Not only has L’Oreal now hired over 1,4000 digital bods, it has also appointed Lubomira Rochet to the executive top table as Chief Digital Officer and it also recently announced a ‘strategic investment’ in Founders Factory, a global digital accelerator and incubator based in London.

L’Oreal is the latter’s exclusive partner for investments in beauty tech startups worldwide, and it hopes that it will allow the company to tap into a global eco-system of innovative companies and entrepreneurs interested in bringing digital and cosmetics closer together.

This strategy echoes what I said towards the end of last year about companies with existing assets and scale co-developing and co-investing in smaller, more innovative companies in a bid to stay agile and keep up with consumer interests.

As part of the agreement, L’Oreal will invest and scale five early stage startups and co-create two new companies every year. Not only this, but the in-house experts at Founders Factor will provide support and advice to L’Oreal to help build and launch new products and services.

At the time of the announcement, chief digital officer Rochet said:

This strategic investment will give L’Oréal direct access to a powerful global ecosystem of exciting startups and innovative technologies at their earliest stage allowing us to invest in and nurture innovative business models based on digital platforms to better serve consumers’ aspirations.

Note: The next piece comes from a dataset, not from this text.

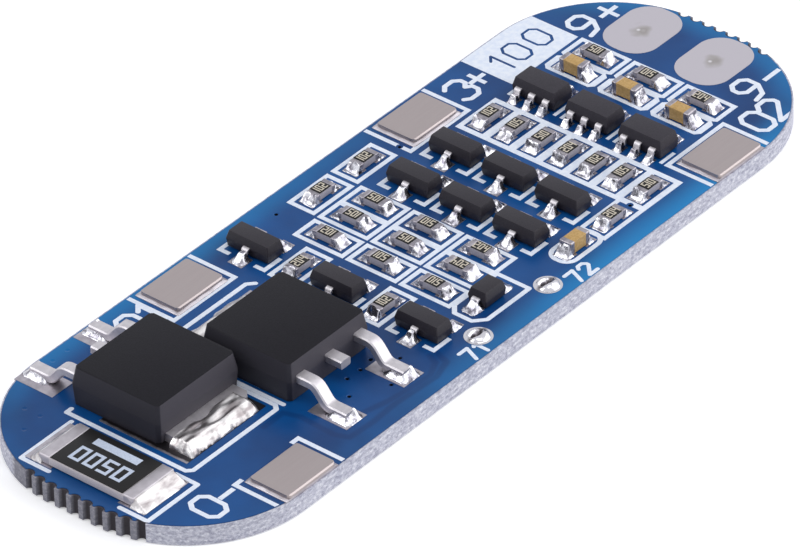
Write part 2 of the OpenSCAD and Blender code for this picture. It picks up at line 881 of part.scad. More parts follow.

Leveraging the Founders Factory’s ecosystem and experienced entrepreneurs in residence, L’Oréal will provide significant contribution to the development of incubated companies in the beauty sector by bringing our knowledge of the beauty industry, the beauty consumer and our marketing and innovation expertise in all beauty categories.

A new channel for growth

phone-cart-commerce
During the investor conference call, L’Oreal CFO Mulliez how the company had increased spend on digital media from 25% in the first half of 2015 to 30% in the first half of 2016. Not only this, but selling, general and administrative expenses came out 10 basis points above the first half of 2015 levels, largely because of the acceleration of L’Oreal’s digital business.

In other words, the company is putting its money where its mouth is in this area.

However, it was the CEO’s comments on e-commerce that gave investors an indication of how seriously L’Oreal takes it as a future channel for growth. He said:

Across the board, e-commerce continues to develop very significantly. E-commerce is really now a very important part of the business. As I keep explaining to our teams, e-commerce is not the cherry on the cake. It becomes the new cake. And for example…I think that e-commerce in this first-half was more than one-third of the growth of the market. So definitely, the market is growing also thanks to the transformation of it into more and more e-commerce.

So at the same time you cannot say that e-commerce is totally additional to normal market, because at the end the market is still growing between 3.5% and 4%. And it makes sense. If you want to wash your hair, you’re not going to wash twice more your hair if you buy one shampoo in a store and one shampoo in e-commerce. So it’s more transformation of the purchase. It may stimulate a little bit the consumption of make-up for example. But all in all, we have to see it as a new channel in which we want to take the lion’s share. And that’s what we are trying to do.

And have you seen - as you have seen the e-commerce at the end of June is - has grown 33%, when the market was growing only 20%. And it’s now almost 6% of our sales globally, which is very important.

And not only this, but it is helping L’Oreal drive down costs. He added:

I also give the example of luxury. If you compare, for example, everything we have to do to sell for brand in the traditional channel, for example with counters, with BAs, with samples, with purity materials, with all that. When you sell it on e-commerce, definitely the cost is much lower. So all in all, if we do it well it should be margin enhancing.

My take

Aside from the challenges facing L’Oreal in its home market of France, which negatively impacted the results, this is a good example of a company that has operated in a traditional market for a long time, but is doing what it can to keep up with the threat of digital.